_Job:_ Gather all lines containing the string "pose" and copy them out.

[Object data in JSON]
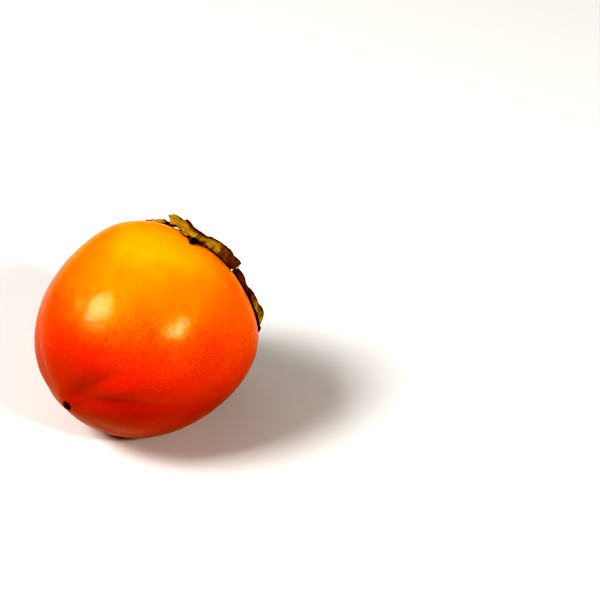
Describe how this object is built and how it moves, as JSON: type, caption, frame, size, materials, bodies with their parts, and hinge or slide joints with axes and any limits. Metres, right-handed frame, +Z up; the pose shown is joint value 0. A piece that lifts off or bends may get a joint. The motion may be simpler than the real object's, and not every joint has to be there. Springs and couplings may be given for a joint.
{
  "type": "persimmon",
  "caption": "Whole ripe kaki persimmon lying on its side, with a dry leafy calyx at the stem end and a dark style remnant at the blossom end.",
  "frame": {"origin": "on the surface the fruit rests on, under the middle of the whole object's box", "axes": "+Z up; the fruit's own axis lies in the XZ plane, with the stem end towards +X and 15 degrees up, and the blossom end towards -X"},
  "size_m": [0.0856, 0.0822, 0.0777],
  "materials": {
    "skin": "satin",
    "sepal": "matte",
    "calyx_wood": "matte",
    "style": "matte"
  },
  "bodies": {
    "root": {"fruit": "skin", "calyx_disc": "calyx_wood", "sepal_1": "sepal", "sepal_2": "sepal", "sepal_3": "sepal", "sepal_4": "sepal", "stalk_stub": "calyx_wood", "style_remnant": "style"}
  },
  "joints": []
}
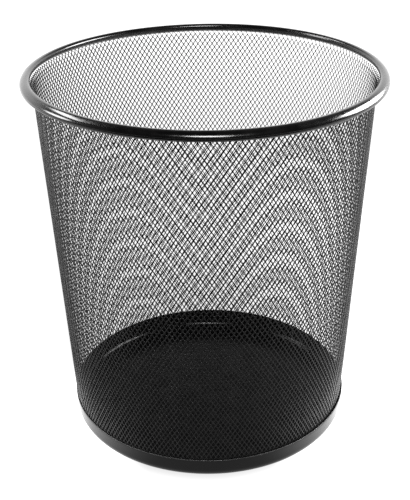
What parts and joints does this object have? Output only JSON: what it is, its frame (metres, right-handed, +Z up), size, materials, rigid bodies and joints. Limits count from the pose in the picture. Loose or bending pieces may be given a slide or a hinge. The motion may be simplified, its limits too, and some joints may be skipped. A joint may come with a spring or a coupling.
{
  "type": "wastebasket",
  "caption": "Round tapered wastebasket: black expanded-mesh wall, rolled steel rim and shallow pressed base pan, open at the top.",
  "frame": {"origin": "centre of the underside, on the surface that the basket stands on", "axes": "+Z up along the axis of the basket; the basket is round, so +X and +Y are free, and -Y is taken as the front"},
  "size_m": [0.295, 0.295, 0.3135],
  "materials": {
    "mesh_coat": "satin black powder coat",
    "rim_gloss": "gloss black powder coat",
    "pan_satin": "satin black powder coat"
  },
  "bodies": {
    "root": {"mesh_wall": "mesh_coat", "rim_band": "rim_gloss", "base_pan": "pan_satin", "tack_welds": "pan_satin"}
  },
  "joints": []
}
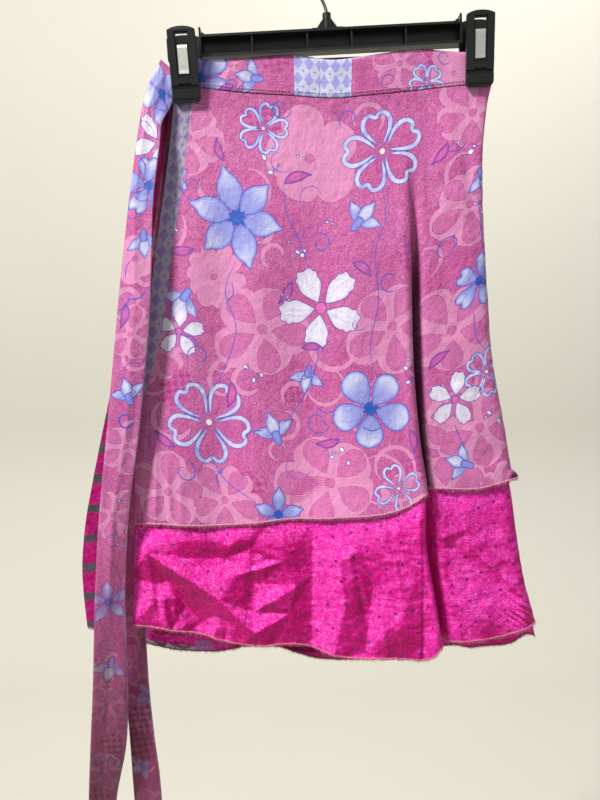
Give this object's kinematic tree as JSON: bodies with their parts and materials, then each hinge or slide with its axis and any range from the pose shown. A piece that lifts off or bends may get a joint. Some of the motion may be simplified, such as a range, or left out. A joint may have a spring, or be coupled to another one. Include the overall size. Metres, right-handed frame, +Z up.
{
  "type": "wrap skirt on a clip hanger",
  "caption": "Two-layer reversible wrap skirt with long ties, folded once and clipped by its waistband to a plastic hanger with a wire hook.",
  "frame": {"origin": "inner top of the hook's crook, where a rail carries the hanger", "axes": "+Z up, -Y the front of the skirt, +X to the right of someone looking at the front; the ties hang on the -X side"},
  "size_m": [0.4774, 0.0581, 1.0151],
  "materials": {
    "print_silk": "pink printed silk with a soft sheen",
    "magenta_satin": "magenta satin with small dark dots",
    "lavender_patch": "lavender harlequin print",
    "black_plastic": "black moulded plastic, semi-gloss",
    "spring_steel": "bright spring steel",
    "hook_wire": "plated steel wire"
  },
  "bodies": {
    "root": {"front_upper_layer": "print_silk", "front_under_layer": "magenta_satin", "back_upper_layer": "print_silk", "back_under_layer": "magenta_satin", "band_front_left": "print_silk", "band_patch_left": "lavender_patch", "band_patch_right": "lavender_patch", "band_front_right": "print_silk", "band_back": "print_silk", "tie_outer": "print_silk", "tie_inner": "print_silk", "hanger_bar": "black_plastic", "clip_left_lever": "black_plastic", "clip_right_lever": "black_plastic", "clip_left_spring": "spring_steel", "clip_right_spring": "spring_steel", "hanger_hook": "hook_wire"}
  },
  "joints": []
}
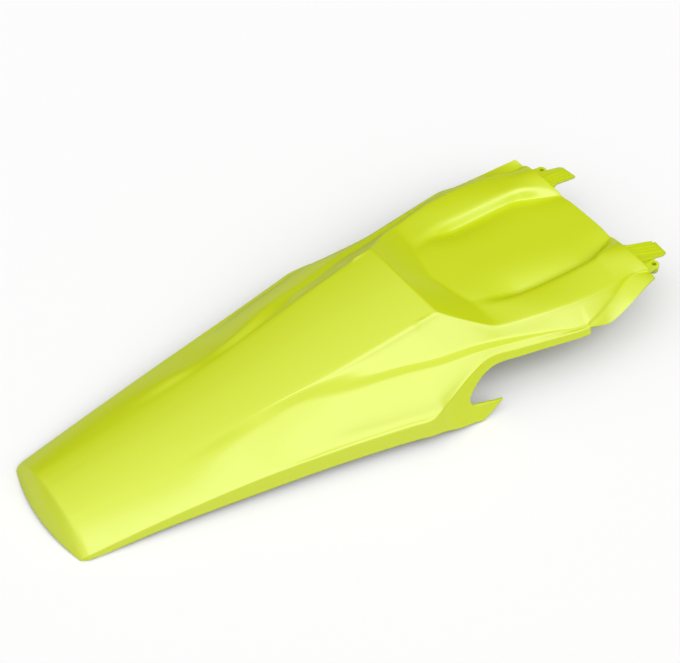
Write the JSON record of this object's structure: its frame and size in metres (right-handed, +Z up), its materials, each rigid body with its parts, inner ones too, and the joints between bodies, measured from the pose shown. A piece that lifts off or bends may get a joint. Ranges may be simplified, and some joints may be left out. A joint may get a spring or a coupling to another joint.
{
  "type": "motorcycle rear fender",
  "caption": "One-piece moulded rear fender with a ridged back, side skirts with hooks and notches, a seat recess and two ribbed mounting ears.",
  "frame": {"origin": "middle of the box's bottom face: halfway between the tail lip and the ear tips, on the symmetry plane, at the level the fender rests on", "axes": "+X forward toward the seat and the ears, +Y to the left side, +Z up; the fender is symmetric about Y = 0"},
  "size_m": [0.7, 0.267, 0.0949],
  "materials": {
    "fender_plastic": "satin gloss moulded, bright yellow-green"
  },
  "bodies": {
    "root": {"rear_fender": "fender_plastic"}
  },
  "joints": []
}
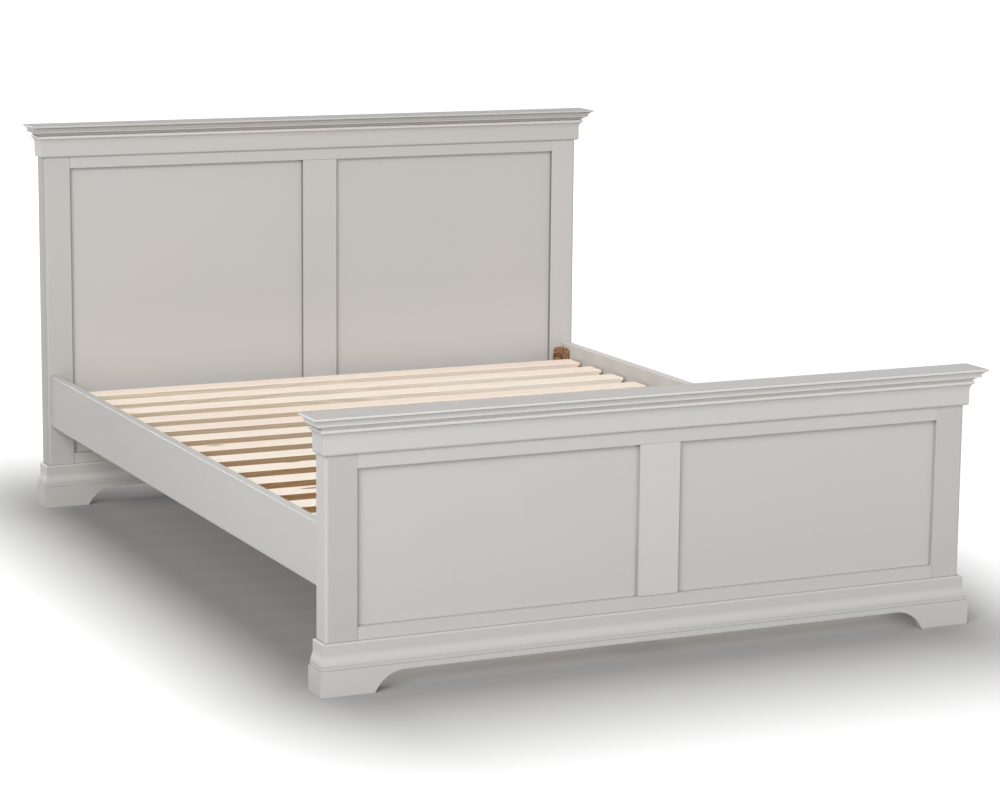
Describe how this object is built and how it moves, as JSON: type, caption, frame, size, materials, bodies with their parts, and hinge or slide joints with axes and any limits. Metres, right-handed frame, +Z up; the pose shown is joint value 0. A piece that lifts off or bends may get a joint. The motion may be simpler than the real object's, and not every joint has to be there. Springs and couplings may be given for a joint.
{
  "type": "bed frame",
  "caption": "Panelled bed frame with a tall headboard, a low footboard, cove cornices, bracket-foot plinths and a slatted pine base.",
  "frame": {"origin": "on the floor under the middle of the bounding box", "axes": "+X is the right side seen from the foot, +Y points from the footboard to the headboard, +Z is up"},
  "size_m": [1.7, 2.171, 1.0625],
  "materials": {
    "painted_frame": "satin warm grey paint",
    "pine_slats": "planed pale pine",
    "pine_battens": "planed pine",
    "bracket_steel": "bronze powder coat",
    "fastener_steel": "bronze plated",
    "glide_plastic": "black moulded plastic"
  },
  "bodies": {
    "frame": {"bed_bolts": "fastener_steel", "centre_leg": "pine_battens", "centre_rail": "pine_battens", "centre_rail_hangers": "bracket_steel", "corner_brackets": "bracket_steel", "footboard_base_moulding_front": "painted_frame", "footboard_base_moulding_left": "painted_frame", "footboard_base_moulding_right": "painted_frame", "footboard_bottom_rail": "painted_frame", "footboard_cap": "painted_frame", "footboard_frieze_front": "painted_frame", "footboard_frieze_left": "painted_frame", "footboard_frieze_right": "painted_frame", "footboard_mullion": "painted_frame", "footboard_panel_left": "painted_frame", "footboard_panel_right": "painted_frame", "footboard_plinth_front": "painted_frame", "footboard_plinth_left": "painted_frame", "footboard_plinth_right": "painted_frame", "footboard_post_left": "painted_frame", "footboard_post_right": "painted_frame", "footboard_top_rail": "painted_frame", "glide_insert": "fastener_steel", "headboard_base_moulding_front": "painted_frame", "headboard_base_moulding_left": "painted_frame", "headboard_base_moulding_right": "painted_frame", "headboard_bottom_rail": "painted_frame", "headboard_cap": "painted_frame", "headboard_frieze_front": "painted_frame", "headboard_frieze_left": "painted_frame", "headboard_frieze_right": "painted_frame", "headboard_mullion": "painted_frame", "headboard_panel_left": "painted_frame", "headboard_panel_right": "painted_frame", "headboard_plinth_front": "painted_frame", "headboard_plinth_left": "painted_frame", "headboard_plinth_right": "painted_frame", "headboard_post_left": "painted_frame", "headboard_post_right": "painted_frame", "headboard_top_rail": "painted_frame", "side_rail_left": "painted_frame", "side_rail_right": "painted_frame", "slat_01": "pine_slats", "slat_02": "pine_slats", "slat_03": "pine_slats", "slat_04": "pine_slats", "slat_05": "pine_slats", "slat_06": "pine_slats", "slat_07": "pine_slats", "slat_08": "pine_slats", "slat_09": "pine_slats", "slat_10": "pine_slats", "slat_11": "pine_slats", "slat_12": "pine_slats", "slat_13": "pine_slats", "slat_14": "pine_slats", "slat_ledger_left": "pine_battens", "slat_ledger_right": "pine_battens"},
    "leveller": {"centre_leg_glide": "glide_plastic"}
  },
  "joints": [
    {"name": "glide_slide", "type": "slide", "parent": "frame", "child": "leveller", "axis": [0, 0, -1], "range_m": [-0.01, 0.02]}
  ]
}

_Correct result:_
Describe how this object is built and how it moves, as JSON: type, caption, frame, size, materials, bodies with their parts, and hinge or slide joints with axes and any limits. Metres, right-handed frame, +Z up; the pose shown is joint value 0. A piece that lifts off or bends may get a joint. The motion may be simpler than the real object's, and not every joint has to be there. Springs and couplings may be given for a joint.
What parts and joints does this object have? Output only JSON: what it is, its frame (metres, right-handed, +Z up), size, materials, rigid bodies and joints. Limits count from the pose in the picture. Loose or bending pieces may be given a slide or a hinge. The motion may be simplified, its limits too, and some joints may be skipped. A joint may come with a spring or a coupling.
Give this object's kinematic tree as JSON: bodies with their parts and materials, then each hinge or slide with its axis and any range from the pose shown. A piece that lifts off or bends may get a joint. Some of the motion may be simplified, such as a range, or left out. A joint may have a spring, or be coupled to another one. Include the overall size. Metres, right-handed frame, +Z up.
Write the JSON record of this object's structure: its frame and size in metres (right-handed, +Z up), its materials, each rigid body with its parts, inner ones too, and the joints between bodies, measured from the pose shown. A piece that lifts off or bends may get a joint. Ranges may be simplified, and some joints may be left out. A joint may get a spring or a coupling to another joint.
Describe how this object is built and how it moves, as JSON: type, caption, frame, size, materials, bodies with their parts, and hinge or slide joints with axes and any limits. Metres, right-handed frame, +Z up; the pose shown is joint value 0. A piece that lifts off or bends may get a joint. The motion may be simpler than the real object's, and not every joint has to be there. Springs and couplings may be given for a joint.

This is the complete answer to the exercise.